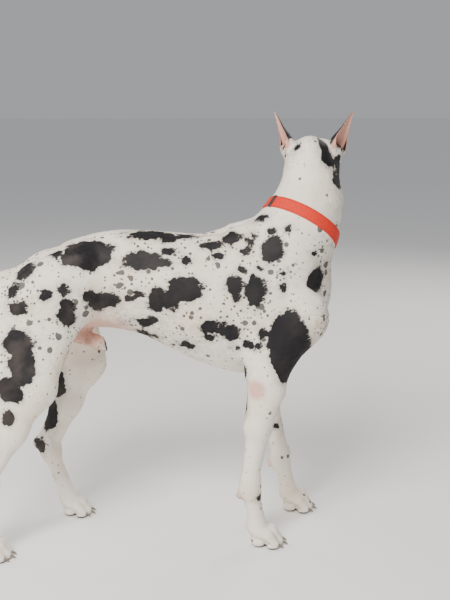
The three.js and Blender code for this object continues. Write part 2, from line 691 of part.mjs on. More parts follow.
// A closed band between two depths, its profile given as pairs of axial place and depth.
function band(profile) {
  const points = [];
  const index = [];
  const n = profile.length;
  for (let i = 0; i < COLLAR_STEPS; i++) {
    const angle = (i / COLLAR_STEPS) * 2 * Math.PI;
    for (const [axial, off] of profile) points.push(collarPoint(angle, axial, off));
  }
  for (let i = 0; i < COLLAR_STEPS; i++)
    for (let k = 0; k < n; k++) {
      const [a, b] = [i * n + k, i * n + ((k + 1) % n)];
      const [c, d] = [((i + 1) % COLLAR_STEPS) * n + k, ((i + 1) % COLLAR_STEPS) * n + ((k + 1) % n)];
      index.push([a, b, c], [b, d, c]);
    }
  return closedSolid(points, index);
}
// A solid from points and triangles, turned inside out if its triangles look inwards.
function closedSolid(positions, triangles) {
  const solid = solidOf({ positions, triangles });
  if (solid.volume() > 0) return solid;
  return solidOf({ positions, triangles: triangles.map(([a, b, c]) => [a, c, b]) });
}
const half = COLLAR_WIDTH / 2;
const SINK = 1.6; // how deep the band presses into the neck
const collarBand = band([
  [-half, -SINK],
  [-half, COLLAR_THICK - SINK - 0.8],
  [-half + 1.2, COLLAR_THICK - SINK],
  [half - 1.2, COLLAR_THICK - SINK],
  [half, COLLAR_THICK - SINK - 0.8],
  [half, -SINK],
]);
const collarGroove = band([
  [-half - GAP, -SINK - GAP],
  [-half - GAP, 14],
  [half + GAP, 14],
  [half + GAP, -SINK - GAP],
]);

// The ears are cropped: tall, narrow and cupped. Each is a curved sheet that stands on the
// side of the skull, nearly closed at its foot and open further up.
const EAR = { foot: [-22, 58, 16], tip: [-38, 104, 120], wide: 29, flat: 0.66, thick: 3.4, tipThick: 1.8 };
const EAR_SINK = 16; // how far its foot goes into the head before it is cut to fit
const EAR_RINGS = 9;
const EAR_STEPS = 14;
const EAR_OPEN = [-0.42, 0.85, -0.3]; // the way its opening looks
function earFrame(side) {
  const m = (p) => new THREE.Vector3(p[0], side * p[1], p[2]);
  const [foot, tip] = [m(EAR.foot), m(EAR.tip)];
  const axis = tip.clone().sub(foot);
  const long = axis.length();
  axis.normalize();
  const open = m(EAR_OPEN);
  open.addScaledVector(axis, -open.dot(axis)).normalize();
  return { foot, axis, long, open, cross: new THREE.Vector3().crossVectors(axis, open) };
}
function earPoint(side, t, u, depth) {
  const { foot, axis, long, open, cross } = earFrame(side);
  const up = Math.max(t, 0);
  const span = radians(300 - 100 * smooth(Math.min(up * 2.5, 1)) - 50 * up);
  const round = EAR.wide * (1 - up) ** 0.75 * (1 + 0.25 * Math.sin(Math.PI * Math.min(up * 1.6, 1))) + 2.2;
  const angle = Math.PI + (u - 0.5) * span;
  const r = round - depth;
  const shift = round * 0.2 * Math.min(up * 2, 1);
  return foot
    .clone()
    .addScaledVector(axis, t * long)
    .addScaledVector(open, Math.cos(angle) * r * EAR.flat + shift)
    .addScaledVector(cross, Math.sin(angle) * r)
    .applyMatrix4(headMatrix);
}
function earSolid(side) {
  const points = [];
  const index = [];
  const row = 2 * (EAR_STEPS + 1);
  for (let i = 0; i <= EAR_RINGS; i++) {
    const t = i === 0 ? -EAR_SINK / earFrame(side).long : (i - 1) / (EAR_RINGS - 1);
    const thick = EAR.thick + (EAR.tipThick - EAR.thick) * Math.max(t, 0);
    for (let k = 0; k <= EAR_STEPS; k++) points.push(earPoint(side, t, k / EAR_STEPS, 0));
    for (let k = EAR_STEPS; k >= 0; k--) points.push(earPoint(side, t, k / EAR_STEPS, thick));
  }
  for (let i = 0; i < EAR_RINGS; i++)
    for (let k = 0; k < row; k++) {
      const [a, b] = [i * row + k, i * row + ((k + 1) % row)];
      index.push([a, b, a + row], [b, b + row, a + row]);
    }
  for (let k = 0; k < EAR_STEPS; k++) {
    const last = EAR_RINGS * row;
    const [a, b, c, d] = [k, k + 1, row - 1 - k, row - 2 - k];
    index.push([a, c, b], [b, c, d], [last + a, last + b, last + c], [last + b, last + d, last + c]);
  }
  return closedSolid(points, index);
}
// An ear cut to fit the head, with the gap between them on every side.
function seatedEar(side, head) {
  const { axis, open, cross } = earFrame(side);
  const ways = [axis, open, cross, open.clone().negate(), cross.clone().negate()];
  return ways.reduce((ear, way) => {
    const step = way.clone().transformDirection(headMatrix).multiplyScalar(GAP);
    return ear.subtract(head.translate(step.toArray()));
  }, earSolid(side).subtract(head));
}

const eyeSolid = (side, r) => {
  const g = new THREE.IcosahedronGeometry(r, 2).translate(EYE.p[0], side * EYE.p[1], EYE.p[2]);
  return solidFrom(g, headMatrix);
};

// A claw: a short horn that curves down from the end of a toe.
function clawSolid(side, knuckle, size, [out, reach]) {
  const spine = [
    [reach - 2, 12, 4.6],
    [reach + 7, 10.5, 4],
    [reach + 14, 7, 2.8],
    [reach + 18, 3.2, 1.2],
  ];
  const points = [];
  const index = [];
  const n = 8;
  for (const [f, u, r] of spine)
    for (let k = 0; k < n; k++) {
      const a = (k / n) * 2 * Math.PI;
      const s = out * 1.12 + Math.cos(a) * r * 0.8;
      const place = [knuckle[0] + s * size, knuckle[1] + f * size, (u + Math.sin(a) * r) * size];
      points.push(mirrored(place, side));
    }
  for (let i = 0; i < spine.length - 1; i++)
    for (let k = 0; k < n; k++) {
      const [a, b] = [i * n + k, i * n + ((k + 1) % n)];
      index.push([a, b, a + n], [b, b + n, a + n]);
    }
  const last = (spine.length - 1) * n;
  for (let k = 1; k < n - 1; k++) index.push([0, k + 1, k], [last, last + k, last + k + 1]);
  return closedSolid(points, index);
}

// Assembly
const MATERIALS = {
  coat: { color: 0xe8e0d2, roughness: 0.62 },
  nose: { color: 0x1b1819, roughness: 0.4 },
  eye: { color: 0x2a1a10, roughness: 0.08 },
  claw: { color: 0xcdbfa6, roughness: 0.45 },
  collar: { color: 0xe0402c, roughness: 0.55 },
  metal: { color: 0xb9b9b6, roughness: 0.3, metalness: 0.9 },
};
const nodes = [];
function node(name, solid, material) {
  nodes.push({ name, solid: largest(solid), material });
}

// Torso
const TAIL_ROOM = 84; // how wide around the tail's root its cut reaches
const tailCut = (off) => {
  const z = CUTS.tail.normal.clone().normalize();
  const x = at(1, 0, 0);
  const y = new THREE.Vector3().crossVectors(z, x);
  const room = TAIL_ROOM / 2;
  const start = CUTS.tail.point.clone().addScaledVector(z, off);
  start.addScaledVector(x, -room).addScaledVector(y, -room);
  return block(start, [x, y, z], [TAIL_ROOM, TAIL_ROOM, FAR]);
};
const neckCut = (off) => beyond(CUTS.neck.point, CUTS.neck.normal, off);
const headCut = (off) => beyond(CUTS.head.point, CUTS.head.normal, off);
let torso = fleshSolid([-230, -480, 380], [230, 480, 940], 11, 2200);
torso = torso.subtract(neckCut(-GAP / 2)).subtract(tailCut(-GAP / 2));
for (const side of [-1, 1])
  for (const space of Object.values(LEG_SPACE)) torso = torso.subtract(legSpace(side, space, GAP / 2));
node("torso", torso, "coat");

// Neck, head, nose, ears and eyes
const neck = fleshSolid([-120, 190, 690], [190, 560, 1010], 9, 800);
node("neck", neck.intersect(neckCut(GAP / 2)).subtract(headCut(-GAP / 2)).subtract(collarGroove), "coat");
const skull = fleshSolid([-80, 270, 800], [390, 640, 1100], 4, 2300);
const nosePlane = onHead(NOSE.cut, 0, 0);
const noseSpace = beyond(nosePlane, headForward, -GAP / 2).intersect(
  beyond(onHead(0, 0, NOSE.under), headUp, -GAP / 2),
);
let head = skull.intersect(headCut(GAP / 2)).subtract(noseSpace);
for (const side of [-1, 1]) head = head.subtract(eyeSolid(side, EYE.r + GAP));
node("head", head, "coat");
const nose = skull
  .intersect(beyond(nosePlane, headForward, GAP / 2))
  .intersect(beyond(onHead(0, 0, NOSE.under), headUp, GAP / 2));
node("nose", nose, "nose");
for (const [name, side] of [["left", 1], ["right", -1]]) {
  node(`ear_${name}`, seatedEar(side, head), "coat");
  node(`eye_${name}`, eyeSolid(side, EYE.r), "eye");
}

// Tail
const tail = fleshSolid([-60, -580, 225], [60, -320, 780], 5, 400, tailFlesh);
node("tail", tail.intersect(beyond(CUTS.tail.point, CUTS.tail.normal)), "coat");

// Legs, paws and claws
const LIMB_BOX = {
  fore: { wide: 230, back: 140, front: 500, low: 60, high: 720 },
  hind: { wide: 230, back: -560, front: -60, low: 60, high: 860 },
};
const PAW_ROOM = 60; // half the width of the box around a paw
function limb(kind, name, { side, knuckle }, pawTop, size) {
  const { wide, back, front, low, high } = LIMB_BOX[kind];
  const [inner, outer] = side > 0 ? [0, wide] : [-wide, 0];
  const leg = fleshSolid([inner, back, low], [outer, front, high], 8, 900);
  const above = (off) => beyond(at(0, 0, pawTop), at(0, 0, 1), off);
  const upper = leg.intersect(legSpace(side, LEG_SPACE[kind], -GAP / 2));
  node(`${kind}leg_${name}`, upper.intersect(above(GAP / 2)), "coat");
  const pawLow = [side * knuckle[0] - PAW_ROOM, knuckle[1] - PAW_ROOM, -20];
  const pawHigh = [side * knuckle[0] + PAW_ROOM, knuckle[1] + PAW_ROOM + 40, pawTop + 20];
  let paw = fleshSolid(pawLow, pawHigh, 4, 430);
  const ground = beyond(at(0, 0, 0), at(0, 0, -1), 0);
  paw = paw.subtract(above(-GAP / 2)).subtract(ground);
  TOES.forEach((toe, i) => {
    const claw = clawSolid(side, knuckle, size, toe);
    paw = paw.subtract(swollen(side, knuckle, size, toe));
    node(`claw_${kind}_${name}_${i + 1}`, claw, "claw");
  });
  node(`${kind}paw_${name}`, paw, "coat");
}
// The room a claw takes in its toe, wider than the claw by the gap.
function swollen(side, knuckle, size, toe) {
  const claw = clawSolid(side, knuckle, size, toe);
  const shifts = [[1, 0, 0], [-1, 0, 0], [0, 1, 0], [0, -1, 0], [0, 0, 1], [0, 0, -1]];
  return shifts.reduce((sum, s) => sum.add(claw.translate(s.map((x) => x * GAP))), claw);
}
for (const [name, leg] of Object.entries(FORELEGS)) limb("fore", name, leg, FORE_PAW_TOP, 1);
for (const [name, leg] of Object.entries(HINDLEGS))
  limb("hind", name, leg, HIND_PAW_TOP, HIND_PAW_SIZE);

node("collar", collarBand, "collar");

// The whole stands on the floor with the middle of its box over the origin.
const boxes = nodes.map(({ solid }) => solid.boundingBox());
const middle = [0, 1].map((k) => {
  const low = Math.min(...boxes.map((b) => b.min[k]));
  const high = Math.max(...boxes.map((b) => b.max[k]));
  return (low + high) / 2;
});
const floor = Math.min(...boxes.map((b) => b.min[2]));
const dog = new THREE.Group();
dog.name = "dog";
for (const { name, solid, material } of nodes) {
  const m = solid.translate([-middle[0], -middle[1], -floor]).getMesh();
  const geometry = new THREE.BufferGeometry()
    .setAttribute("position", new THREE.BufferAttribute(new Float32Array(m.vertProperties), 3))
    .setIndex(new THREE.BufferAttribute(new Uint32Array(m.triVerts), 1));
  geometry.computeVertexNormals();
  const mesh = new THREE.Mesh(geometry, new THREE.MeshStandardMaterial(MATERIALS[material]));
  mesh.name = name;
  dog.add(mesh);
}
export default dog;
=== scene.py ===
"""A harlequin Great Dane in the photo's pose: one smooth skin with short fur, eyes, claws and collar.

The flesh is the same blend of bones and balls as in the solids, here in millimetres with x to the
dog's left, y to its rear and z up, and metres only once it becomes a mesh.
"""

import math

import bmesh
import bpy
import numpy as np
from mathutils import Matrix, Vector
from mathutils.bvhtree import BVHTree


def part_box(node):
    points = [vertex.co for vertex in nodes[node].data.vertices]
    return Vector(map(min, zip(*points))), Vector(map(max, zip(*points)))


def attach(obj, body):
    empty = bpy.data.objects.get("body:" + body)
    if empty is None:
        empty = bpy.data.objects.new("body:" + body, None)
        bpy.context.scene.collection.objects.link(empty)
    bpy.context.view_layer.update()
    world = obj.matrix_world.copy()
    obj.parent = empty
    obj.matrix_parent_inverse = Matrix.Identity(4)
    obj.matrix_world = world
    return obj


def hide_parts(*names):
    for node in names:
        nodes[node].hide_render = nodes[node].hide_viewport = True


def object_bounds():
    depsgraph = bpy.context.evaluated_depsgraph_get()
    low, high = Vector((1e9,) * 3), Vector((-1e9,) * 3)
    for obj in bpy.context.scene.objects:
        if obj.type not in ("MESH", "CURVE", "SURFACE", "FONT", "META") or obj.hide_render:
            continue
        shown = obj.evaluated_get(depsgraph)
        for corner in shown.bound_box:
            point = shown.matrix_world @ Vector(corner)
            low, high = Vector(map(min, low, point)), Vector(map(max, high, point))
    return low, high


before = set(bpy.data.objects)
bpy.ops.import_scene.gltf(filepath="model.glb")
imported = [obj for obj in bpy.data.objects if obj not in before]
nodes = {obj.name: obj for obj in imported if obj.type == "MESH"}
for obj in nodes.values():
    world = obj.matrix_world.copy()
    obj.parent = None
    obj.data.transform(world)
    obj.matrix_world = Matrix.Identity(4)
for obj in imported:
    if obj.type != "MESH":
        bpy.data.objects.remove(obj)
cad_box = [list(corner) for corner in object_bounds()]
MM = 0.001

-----

Written request. Within the material above, find the lines that contain the word "before"; copy them.

Written response.
const EAR_SINK = 16; // how far its foot goes into the head before it is cut to fit
before = set(bpy.data.objects)
imported = [obj for obj in bpy.data.objects if obj not in before]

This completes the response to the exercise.